As I write this in mid-November, the effects of this storm and several significant rain events before and after are still clearly being felt as the temperature rises above freezing for an extended period of time. Even good country roads have turned into muddy skating rinks in parts of the state, preventing farmers from starting or even completing harvests and preventing deer hunters from getting to traditional locations.

In many places, record-breaking fall rainfall combined with unusually cold temperatures have impacted outdoor activities for just about everyone at some point.

Such is life on the prairie, we tell ourselves. We enjoy Thanksgiving and look forward to the good, even though we realistically know that the coming winter and spring may bring more undesirable circumstances.

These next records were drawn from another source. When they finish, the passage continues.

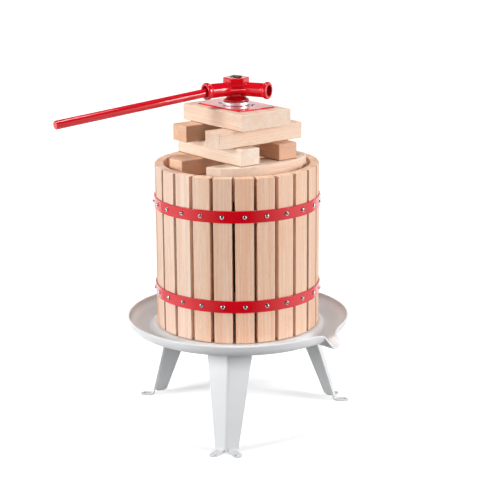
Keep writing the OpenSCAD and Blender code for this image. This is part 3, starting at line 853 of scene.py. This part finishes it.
def add_tab(bm, start, side):
    """Bends a row of points down and out to the floor, and ends it in a round tab."""
    along = (start[-1].co - start[0].co).normalized()
    outward = square_to(Vector((math.sin(HALF_FOLD), side * math.cos(HALF_FOLD), 0)), along)
    down = square_to(Vector((math.tan(LEG_LEAN), 0, -1)), along)
    inward = square_to(outward, down)
    turn = down.angle(outward)
    heels = [v.co + down * (v.co.z - LEG_SHEET) / -down.z for v in start]
    rows = [start]
    for angle in (turn * i / TAB_BEND_STEPS for i in range(TAB_BEND_STEPS + 1)):
        swing = inward - math.cos(angle) * inward + math.sin(angle) * down - math.tan(turn / 2) * down
        rows.append([bm.verts.new(heel + TAB_BEND * swing) for heel in heels])
    centre = (heels[0] + heels[-1]) / 2
    half = (heels[-1] - heels[0]).length / 2
    reach = (tab_hole_place(side) - centre).dot(outward)
    across = [(heel - centre).dot(along) / half for heel in heels]
    bulges = [half * math.sqrt(1 - (TAB_FULLNESS * share) ** 2) for share in across]
    for far, rounded in [(TAB_HALFWAY, 0), (1, 0)] + [(1, share / TAB_ROUND[-1]) for share in TAB_ROUND]:
        rows.append([bm.verts.new(heel + outward * (reach * far + bulge * rounded))
                     for heel, bulge in zip(heels, bulges)])
    bridge(bm, rows, closed_rows=False, closed_around=False)


print("tab hole to", round(tab_hole_place(1).length, 4), "m from the spindle")

# %% [markdown]
# Each leg is screwed to the base plate by a tongue at its top. The leg and its tongue
# are made once in the direction of +X and then turned to their place, three times
# round. The tongue is a plain cut of the same sheet, so a prism with broken edges does.

# %% Legs
TAB_HOLE = 3.0 * MM
TAB_DRILL = (-5 * MM, 10 * MM)
SHEET_EDGE = 0.35 * MM
PLATE_RADIUS = span("base_plate", Vector((1, 0, 0)))[1]
LUG_INNER = PLATE_RADIUS - 34.0 * MM
LUG_HALF = 26.0 * MM
LUG_LOW = 153.7 * MM
LUG_GAP = 1 * MM
LEG_FACINGS = {"leg_front": -90, "leg_right": 30, "leg_left": 150}


def make_leg(node, facing):
    """A folded leg, turned to its place."""
    leg = sheet(node + "_sheet", leg_blank(), LEG_SHEET, Vector((1, 0, 0)))
    drilled(leg, [rod(tab_hole_place(side), TAB_HOLE, *TAB_DRILL) for side in (-1, 1)])
    eased(leg, SHEET_EDGE, least_turn=50)
    leg.data.transform(about_z(facing))
    return dressed(leg, white_enamel, "base", node, smooth_angle=40)


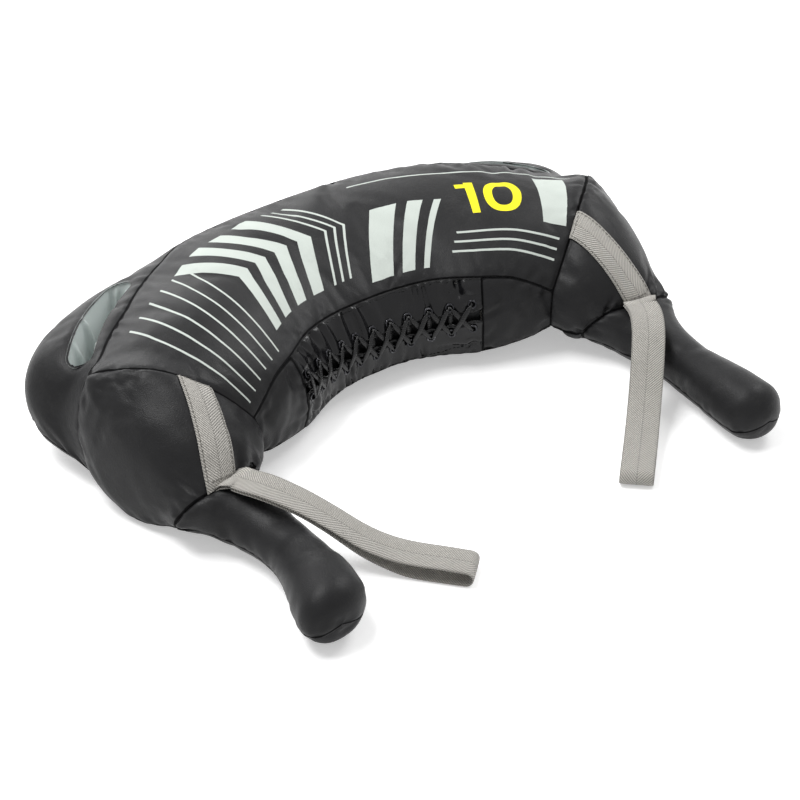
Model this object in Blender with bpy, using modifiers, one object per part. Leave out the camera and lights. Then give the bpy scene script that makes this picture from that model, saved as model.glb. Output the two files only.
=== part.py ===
"""Weighted crescent training bag, lying flat: skins, laced opening, straps, hand slots and fillings.

Metres, +Z up. +X runs across the crescent, +Y towards its convex back, and the two
grips point to -Y. Every piece is an object of its own in the collection of the bag.
"""
import math

import bmesh
import bpy
from mathutils import Vector
from mathutils.bvhtree import BVHTree

# Plan of the crescent: the seams round the top panel, for the half at +X
OUTER_HALF_SPAN = 0.285
OUTER_RISE = 0.159
OUTER_CORNER_Y = 0.069
OUTER_HEIGHT = 0.112
INNER_HALF_SPAN = 0.176
INNER_RISE = 0.077
INNER_CORNER_Y = -0.022
INNER_HEIGHT = 0.088

# Lower seams: the inner one leans out under the laced wall, the outer one runs below the handles
INNER_LEAN = 0.0185
LOW_INNER_HEIGHT = 0.016
HANDLE_REACH = 0.023
LOW_OUTER_HALF_SPAN = OUTER_HALF_SPAN + HANDLE_REACH
HANDLE_SEAM_HEIGHT = 0.046

# How far each panel swells between its seams
TOP_CROWN = 0.030
OUTER_CROWN = 0.012
HANDLE_CROWN = 0.043
HANDLE_SAG = 0.022
BOTTOM_CROWN = 0.045
BOTTOM_ROLL = 0.024
INNER_CROWN = 0.010
FLOOR_BLEND = 0.006
CORE_CROWN = 0.005
CORE_SHARE = 0.8

# Cloth and the clearances that sewn pieces keep in this model
SKIN = 0.0010
SEAM_CLEARANCE = 0.0009
TOUCH_CLEARANCE = 0.0003
LINING_CLOTH = 0.0006
CUT_OVERRUN = 0.030

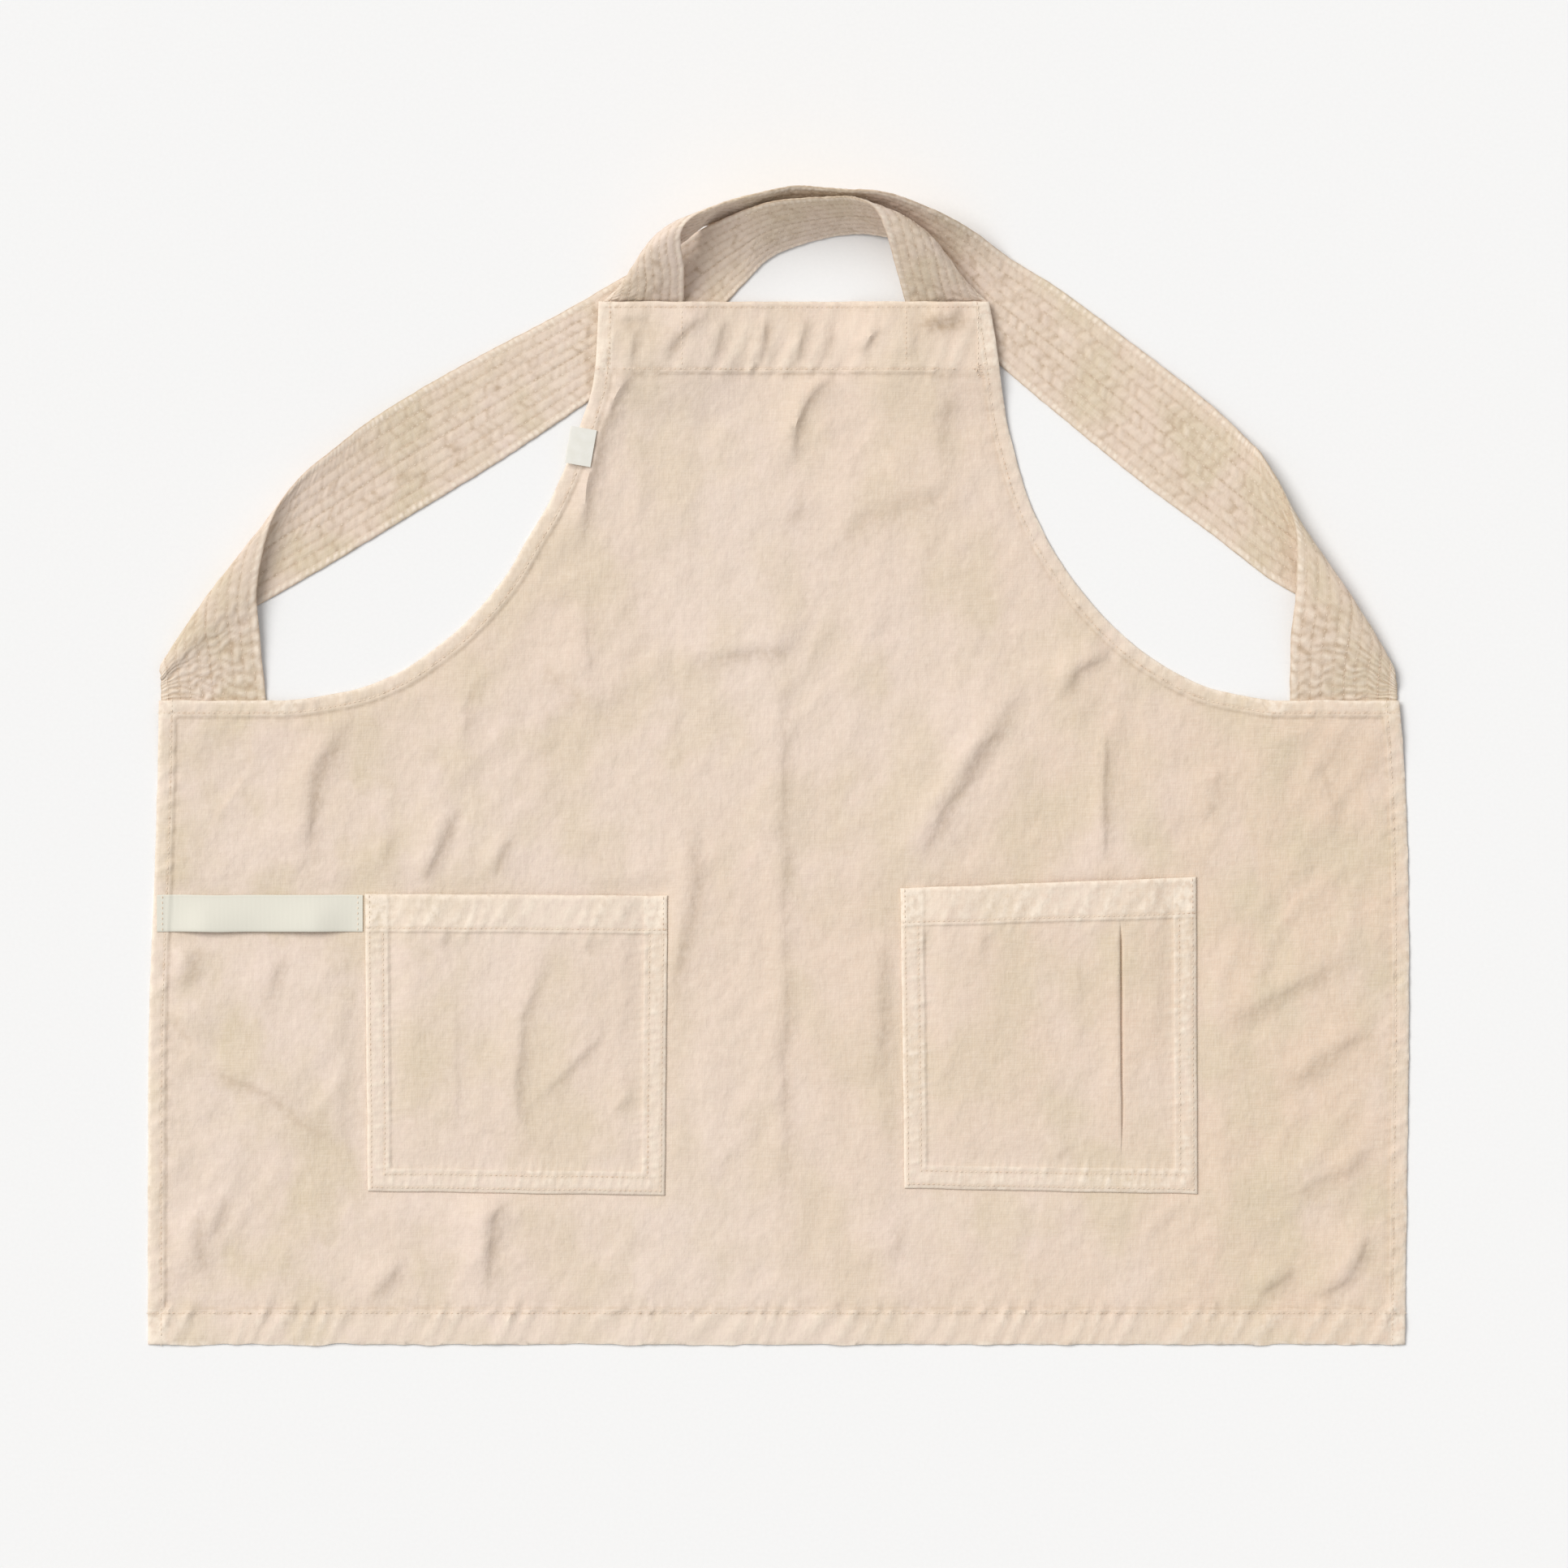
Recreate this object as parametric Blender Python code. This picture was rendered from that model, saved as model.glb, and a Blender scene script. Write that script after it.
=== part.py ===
"""A smock apron of washed linen, lying face up on a flat surface.

The bib points to +Y and the cloth's face to +Z. All lengths are in metres. Places on the apron are given
in plan shares: s runs across (1 at a bib corner, 2 at a strap's inner edge at the side, 3 at the side edge)
and t runs up (0 at the hem, 1 at the side's top, 2 at the bib's top, 3 at the crest of the straps).
"""

import math

import bpy
import numpy as np
from mathutils import Vector
from mathutils.bvhtree import BVHTree
from mathutils.geometry import delaunay_2d_cdt

# Driving sizes of the body
SKIRT_WIDTH = 0.892
SIDE_TOP_WIDTH = 0.880
SIDE_LENGTH = 0.457
BODY_LENGTH = 0.740
BIB_WIDTH = 0.277
BIB_SHIFT = 0.0105
NECK_RISE = 0.080

# Cloth and hems
CLOTH = 0.0012
HEM_CLOTH = 0.0022
FOOT_HEM = 0.0245
SIDE_HEM = 0.0115
BIB_HEM = 0.050
ARMHOLE_BAND = 0.011
HEM_STEP = 0.0015
HEM_RIPPLE = 0.0018

# Straps
STRAP_WIDTH = 0.0745
STRAP_BIB_WIDTH = 0.059
STRAP_CLOTH = 0.0024
STRAP_RISE = 0.055
SEWN_AT_SIDE = 0.009
SEWN_AT_BIB = 0.040

# Pockets, towel loop and tag
POCKET_WIDTH = 0.2125
POCKET_HEIGHT = 0.212
POCKET_DROP = 0.136
POCKET_INSET = 0.147
POCKET_BAND = 0.0265
POCKET_SEAM = 0.016
POCKET_BELLY = 0.003
PEN_FOLD = 0.0016
PEN_FOLD_WIDTH = 0.008
LOOP_WIDTH = 0.027
LOOP_TAPE = 0.0012
LOOP_BOW = 0.0062
TAG_WIDTH = 0.021
TAG_HEIGHT = 0.0275
TAG_CLOTH = 0.001
TAG_OVERHANG = 0.005

# Clearances and mesh steps
GAP = 0.0003
SEAT = 0.0004
LIFT_MARGIN = 0.014
LIFT_RAMP = 0.026
MESH_STEP = 0.0205
STRAP_STEPS = 3
STRAP_ACROSS = 6
POCKET_LATTICE = 0.17
POCKET_CELLS = 8
POCKET_SLOPE = 0.32
LOOP_LATTICE = 0.14
LOOP_CELLS = 13
LOOP_HELD = 0.02
LOOP_FREE = 0.36
TAG_CELLS = 5
RIPPLES = (83.0, 47.0)

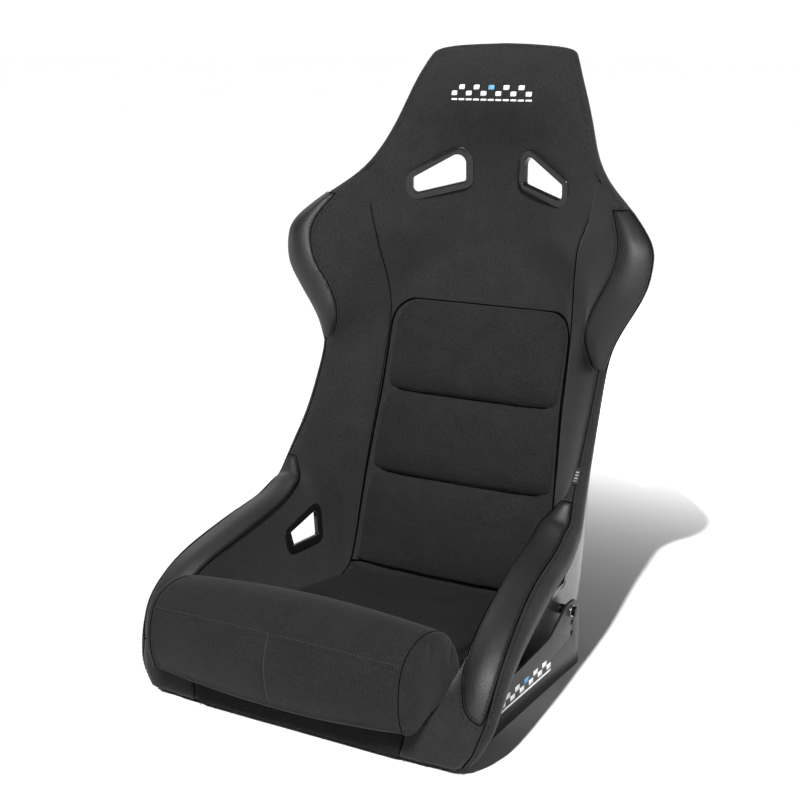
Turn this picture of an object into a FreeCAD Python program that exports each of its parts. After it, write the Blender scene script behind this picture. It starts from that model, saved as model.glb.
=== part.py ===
"""Fixed-back motorsport bucket seat, in millimetres.

Frame: +Z up, the occupant faces -Y and +X is the occupant's left. The origin is on the floor plane,
under the middle of the seat's box.

The seat is a fan of ribs. Each rib crosses the seat from its centre line to its edge, in a plane that
holds the X direction. "x" is the distance from the middle of the seat and "h" the height above the
centre of the rib, along a direction that leans from level (0 degrees) to straight up (90 degrees).
The ribs run from the top of the headrest, down the back, round the hip and out to the front lip.
"""
import FreeCAD
import Part
import math
import os
from collections import namedtuple

from FreeCAD import Placement, Rotation, Vector

doc = FreeCAD.newDocument("bucket_seat")

# ---------------------------------------------------------------- driving dimensions

DIMENSIONS = [
    ("cover_thick", 2.0), ("glue_gap", 0.3), ("patch_thick", 1.4), ("laminate", 4.5),
    ("cushion_edge", 6.0), ("cushion_crown", 20.0), ("cushion_channel", 0.3),
    ("cushion_top_z", 464.0), ("cushion_corner", 26.0),
    ("pad_half_width", 157.0), ("pad_rear_y", 86.0), ("pad_front_y", -206.0), ("pad_rear_z", 72.0),
    ("pad_front_z", 108.0),
    ("roll_half_width", 180.0),
    ("bezel_flange", 3.0), ("bezel_ring", 11.0), ("bezel_wall", 2.5), ("bezel_throat", 8.0),
    ("bezel_seat", 3.0), ("lap_throat", 5.0), ("lap_outer_throat", 3.0),
    ("plate_thick", 4.0), ("plate_inner_x", 213.0), ("plate_bottom_z", 0.0),
    ("flange_width", 30.0), ("slot_width", 9.0), ("slot_length", 24.0),
    ("bolt_shank", 8.0), ("bolt_clear", 8.6), ("bolt_head_flats", 13.0), ("bolt_head_height", 5.3),
    ("bolt_length", 24.0), ("washer_outer", 16.0), ("washer_thick", 1.6),
    ("spacer_flats", 13.0), ("spacer_length", 10.0),
    ("rear_bolt_y", 57.0), ("rear_bolt_z", 85.0), ("hole_pitch", 16.0),
    ("front_bolt_y", -233.0), ("front_bolt_z", 70.0),
    ("insert_outer", 14.0), ("insert_bore", 8.2), ("insert_length", 12.0),
    ("tag_width", 9.0), ("tag_height", 24.0), ("tag_thick", 1.0),
    ("emblem_thick", 0.8),
    ("decal_width", 150.0), ("decal_height", 22.0), ("decal_thick", 0.4),
]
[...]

Still, there is often a glimmer of hope when it comes to extreme weather, wildlife and fish. A significant cold spell from late October through November meant an early start to ice fishing in parts of the state.

Additional water has also reduced the risk of winter die-offs in a number of North Dakota fishing lakes. Greg Power, fisheries chief for the state Game and Fish Department, said in the Nov. 21 edition of Outdoors Online, the agency’s weekly web-based video newscast, that perhaps 30 to 40 lakes in North Dakota would have been at risk from winter die-offs simply from normal winter weather. And that would have been in addition to about three dozen other lakes that experienced significant fish kills last winter.

The additional water not only prevents some short-term losses, but also creates the conditions for improved natural spawning conditions for pike and perch and improved survival of the stocked fish. The expected fish production won’t necessarily benefit anglers immediately, but Power says fish populations in many of the state’s lakes are already in good shape, which is a positive thought to hold on to as winter approaches.